To do ▸ Can you reproduce the data beneath, keeping every line exact?

Dataset extract ▸
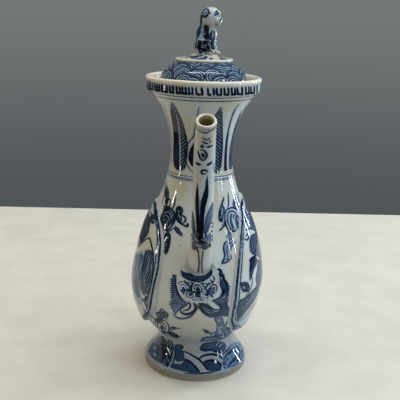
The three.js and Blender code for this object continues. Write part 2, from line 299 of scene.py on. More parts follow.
def wash(painting, place, layer, points, hatch=None):
    # a filled shape; hatch is the angle and mm pitch of the strokes that fill it, and the phase they start at
    line = softCurve(closedRing(points), paintSpacing)
    near, p = nearLine(painting, place, line)
    if not len(near):
        return
    best = np.full(len(near), clearOfInk)
    inside = np.zeros(len(near), bool)
    for a, b, (share, away) in zip(line, line[1:], segments(p, line)):
        best = np.minimum(best, away)
        step = b - a
        crosses = ((a[1] > p[:, 1]) != (b[1] > p[:, 1]))
        if abs(step[1]) > 1e-9:
            inside ^= crosses & (p[:, 0] < a[0] + (p[:, 1] - a[1]) * step[0] / step[1])
    painting[layer][near] = np.minimum(painting[layer][near], np.where(inside, -best, best))
    if hatch:
        angle, pitch, start = hatch
        c, s = math.cos(math.radians(angle)), math.sin(math.radians(angle))
        marked = inside | (best < hatchOverlap)
        painting["hatch"][near[marked]] = start + (p[marked, 1] * c - p[marked, 0] * s) / pitch


def ringLine(painting, layer, height, width):
    # a turned line right round the pot
    painting[layer] = np.minimum(painting[layer], np.abs(painting["up"] - height) - width / 2)


# Materials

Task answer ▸
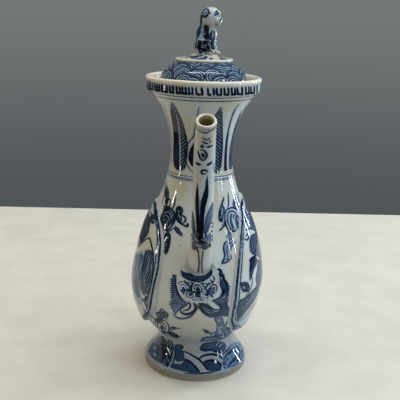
The three.js and Blender code for this object continues. Write part 2, from line 299 of scene.py on. More parts follow.
def wash(painting, place, layer, points, hatch=None):
    # a filled shape; hatch is the angle and mm pitch of the strokes that fill it, and the phase they start at
    line = softCurve(closedRing(points), paintSpacing)
    near, p = nearLine(painting, place, line)
    if not len(near):
        return
    best = np.full(len(near), clearOfInk)
    inside = np.zeros(len(near), bool)
    for a, b, (share, away) in zip(line, line[1:], segments(p, line)):
        best = np.minimum(best, away)
        step = b - a
        crosses = ((a[1] > p[:, 1]) != (b[1] > p[:, 1]))
        if abs(step[1]) > 1e-9:
            inside ^= crosses & (p[:, 0] < a[0] + (p[:, 1] - a[1]) * step[0] / step[1])
    painting[layer][near] = np.minimum(painting[layer][near], np.where(inside, -best, best))
    if hatch:
        angle, pitch, start = hatch
        c, s = math.cos(math.radians(angle)), math.sin(math.radians(angle))
        marked = inside | (best < hatchOverlap)
        painting["hatch"][near[marked]] = start + (p[marked, 1] * c - p[marked, 0] * s) / pitch


def ringLine(painting, layer, height, width):
    # a turned line right round the pot
    painting[layer] = np.minimum(painting[layer], np.abs(painting["up"] - height) - width / 2)


# Materials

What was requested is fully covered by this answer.